Lambert, Johann Heinrich

Lambert, Johann Heinrich a noted German philosopher and mathematician, was born August 29, 1728, at Mühlhausen, Alsace, of a French Protestant family. His talents and application to study having gained him friends, he obtained a good education, making remarkable progress in mathematics, philosophy, and Oriental languages. In 1756-58 he visited Holland, France, and Italy, and while residing in the first-named country appeared in print with his Sur les proprietes remarquables de la route de la lumiere, etc. In 1764 Frederick the Great summoned him to Berlin, and made him a member both of the Council of Architecture and of the Academy of Sciences.
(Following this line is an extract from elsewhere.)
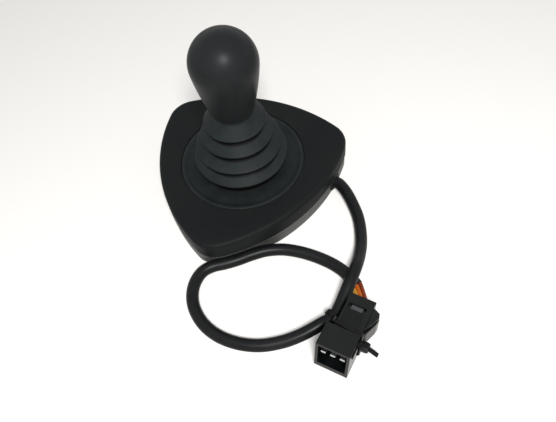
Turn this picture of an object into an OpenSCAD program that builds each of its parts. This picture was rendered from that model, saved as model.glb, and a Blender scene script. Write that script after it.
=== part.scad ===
// Two-axis industrial joystick: a drop-shaped knob on a sprung gimbal lever, a rubber
// bellows, a low three-cornered base and a captive cable with a three-pole plug.
// Millimetres, +Z up. The origin is the centre of the base's underside, and one corner
// of the base points along -Y.

/* [Base] */
// Middle of the base to the arc centre of each corner
corner_d = 47.4; // [45:0.2:56]
// Radius of each corner
corner_r = 16.4; // [14:0.2:20]
// Middle of the base to the arc centre of each side
side_e = 53.2; // [45:0.2:62]
// Height of the base, from the underside to the top of the cover
base_h = 22; // [21.5:0.5:30]
// Height of the lower pan
pan_h = 13; // [12.5:0.25:14]
// How far the pan stands in from the cover at its top
pan_in = 1.6; // [1.2:0.1:2.2]
// How much further it stands in at the floor
pan_taper = 2.6; // [1:0.1:4]
// Wall of the pan and of the cover's skirt
wall = 2.4; // [1.8:0.1:3]
// Thickness of the pan's floor
floor_t = 2.4; // [1.8:0.1:3]
// Thickness of the cover's top plate
plate_t = 2.6; // [2:0.1:3.4]
// Rounding of the cover's top edge
edge_r = 2.6; // [1:0.1:3]
// Height of the seal between pan and cover
seal_t = 0.6; // [0.4:0.1:1]

/* [Fixings] */
// Middle of the base to each threaded mounting insert
insert_d = 54; // [52:0.5:56]
// Bore of a mounting insert, M5 before the thread
insert_bore = 4.2; // [3:0.1:5]
// Outside diameter of a mounting insert
insert_od = 7; // [6.4:0.1:8]
// Length of a mounting insert
insert_l = 8; // [6:0.5:10]
// Middle of the base to each screw post of the cover
post_d = 48; // [46:0.5:50]
// Angle of a screw post from the corner's own line
post_a = 10; // [9:0.5:11]
// Diameter of a cover screw
post_screw = 3; // [2.5:0.1:3.5]

/* [Boot] */
// Radius of each fold's crest, from the bottom fold up
crest_r = [27.6, 25, 20.7, 17.6];
// Height of each crest above the cover
crest_h = [7.4, 16.5, 25.1, 34.9];
// Depth of each fold
fold = 4.6; // [3:0.1:5.4]
// Thickness of the rubber wall, measured level
boot_wall = 1.6; // [1.2:0.1:2]
// Radius of the opening in the cover
mouth_r = 37.2; // [36:0.1:39]
// Width of the flange under the cover
flange_w = 6.3; // [6:0.1:6.6]
// Thickness of the flange, and of the ring that clamps it
flange_t = 2; // [1.5:0.1:2.4]

/* [Knob] */
// Greatest radius of the knob
knob_r = 18.1; // [16:0.1:24]
// Radius of the knob's foot
knob_foot = 12.2; // [11.5:0.1:15]
// Height of the knob's foot above the cover
knob_up = 43.1; // [43:0.1:60]
// Height of the knob's swelling part, foot to greatest radius
knob_rise = 31.7; // [28:0.1:40]
// Outside diameter of the brass insert in the knob
knob_insert_od = 11; // [10:0.2:13]
// Length of the brass insert in the knob
knob_insert_l = 19; // [14:0.5:22]

/* [Lever] */
// Diameter of the lever shaft
shaft_d = 10; // [9:0.1:11]
// Diameter of the shaft's threaded end
thread_d = 8; // [6:0.1:8.2]
// Largest tilt about each axis, in degrees
tilt = 18; // [10:0.5:20]
// Depth of the gimbal's centre below the top of the cover
pivot_drop = 3; // [2:0.25:4]
// Diameter of the gimbal pins
pin_d = 3; // [2.5:0.1:3.4]
// Radius of the lever hub
hub_r = 8.2; // [8:0.1:8.6]
// Height of the lever hub, half of it above the gimbal's centre
hub_h = 13; // [12:0.5:13.5]
// Inside radius of the gimbal ring
ring_in = 10.6; // [10.4:0.1:11.2]
// Radial thickness of the gimbal ring
ring_w = 3.9; // [3:0.1:4]
// Height of the gimbal ring
ring_h = 6; // [5.5:0.1:6.4]
// Diameter of the centring spring's wire
wire_d = 1.5; // [1:0.1:1.8]
// Number of turns of the centring spring
spring_turns = 6; // [4:1:7]

/* [Electronics] */
// Length of the circuit board
board_l = 30; // [29:0.5:32]
// Width of the circuit board
board_w = 28; // [26:0.5:30]
// Height of the board's underside above the pan's floor
board_up = 1.6; // [1.2:0.1:2]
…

He died in that city September 25, 1777, leaving behind him the renown of having been the greatest analyst in mathematics, logic, and metaphysics that the 18th century had produced. Lambert was the first to lay a scientific basis for the measurement of the intensity of light in his Pyrometrie (Augsburg, 1760). and he discovered the theory of the speaking-tube. In philosophy, and particularly in analytical logic, he sought to establish an accurate system by bringing mathematics to bear upon these subjects, ins his Neues Organon,

oder Gedanken uber die Erforschung und Beziehung des Wahren (Lpzg. 1764, 2 volumes). Of his other works, we may mention his profound Kosmologische Briefe uber die Einrichtung des Weltbaus (Augsb. 1761), and his correspondence with Kant. See Hoefer, Nouv. Biog. Generale, 29:151 sq.; Chambers, Cyclop. s.v.; Graf, Lambert's Leben (1829); Huber, Lambert nach s. Leben u. Wirken (1829).